Crackdown on jailhouse lawyers

SHELTON, Wash.—Inside the Intensive Management Unit we are limited to four hours per week to do legal research on the computer. The computer program is called Versus Law. It is a system that is much less adequate than what the state attorneys general have at their disposal.

For example, the states have the Westlaw and Lexis Nexis systems with access to all informational databases in the 50 states. This includes access to the lower federal courts, intermediate federal courts, and the Supreme Court.

Their system allows status flags to show up if a case has been overruled by other decisions. Along with trained paralegals with the proper education to assist the attorneys general, they have access to photocopying services, notaries public, and the "good old boy" club whose members look out for each other.

A prisoner, on the other hand, has to go through a giant obstacle course to fight for his innocence. He has to expose violations of procedural or evidentiary errors, and any other prejudices which the criminal injustice system has placed on them.
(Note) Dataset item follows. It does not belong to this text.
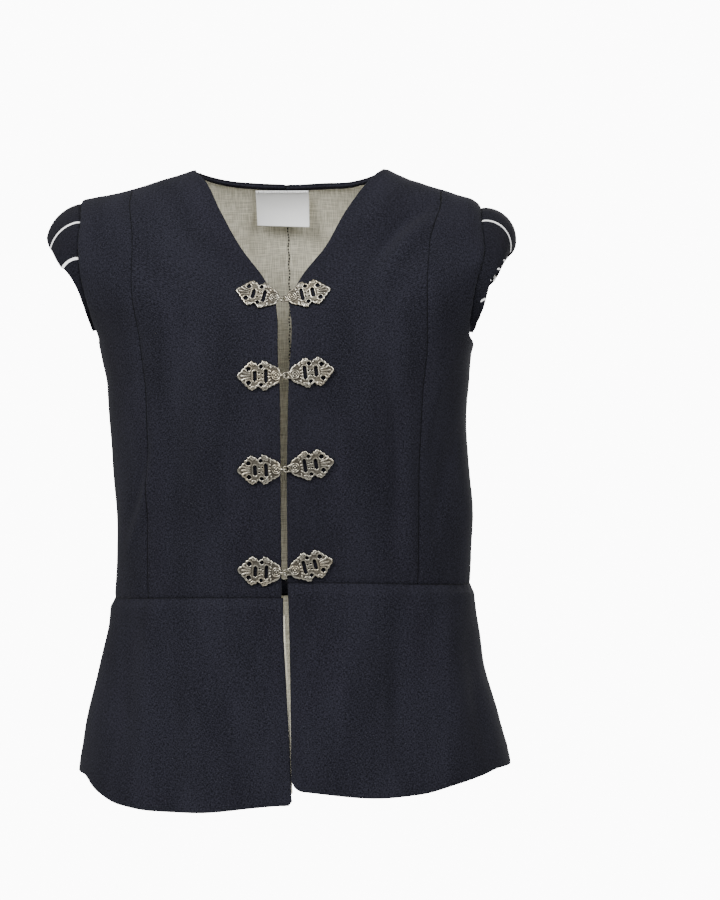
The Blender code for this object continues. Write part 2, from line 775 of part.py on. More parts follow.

Many prisoners lack the educational skills to fully understand the governmental process. Many are still trying to learn how to read and write effectively.

There are very few prisoners in here who actually have a firm understanding of the legal process in order to file post-conviction remedies such as writs of HABEAS CORPUS, personal restraint peititions, direct appeals, discretionary reviews, writs of MANDAMUS, writs of CERTIORARI, and other matters such as civil rights violations (42 U.S.C.§ 1983) suits, and so on.

The older convict generation who fought for our rights, and presented to the courts a picture of life from inside the U.S. prison system, are now dying off. A new, younger generation is taking the place of the older one who had to endure harsh, often dangerous, conditions.

This generation of older cons, whom I mostly respect, caused a drastic change from within the prison system. They created a new class of citizen within the corporate justice system in which all the legal publishing companies learned that they could market off the expense of our lives from within these walls.

The era of the prison litigator is dying due to a new breed of politicians who have this lock-'em-up, throw-away-the-key mentality. This narrow-thinking group has a lot of dirt under its own rug and is just trying to sway us away from the big picture. These politicians make so-called budget cuts to slowly take away educational programs, legal and research books, and so on.

Instead of a maturing civilized society, we are going backwards inside these walls to the days when prison conditions were much harsher. Only now it seems the younger generation has been numbed in their way of thinking. They have forgotten about the founding generation of prison reformers who made it possible for us to have what we take for granted.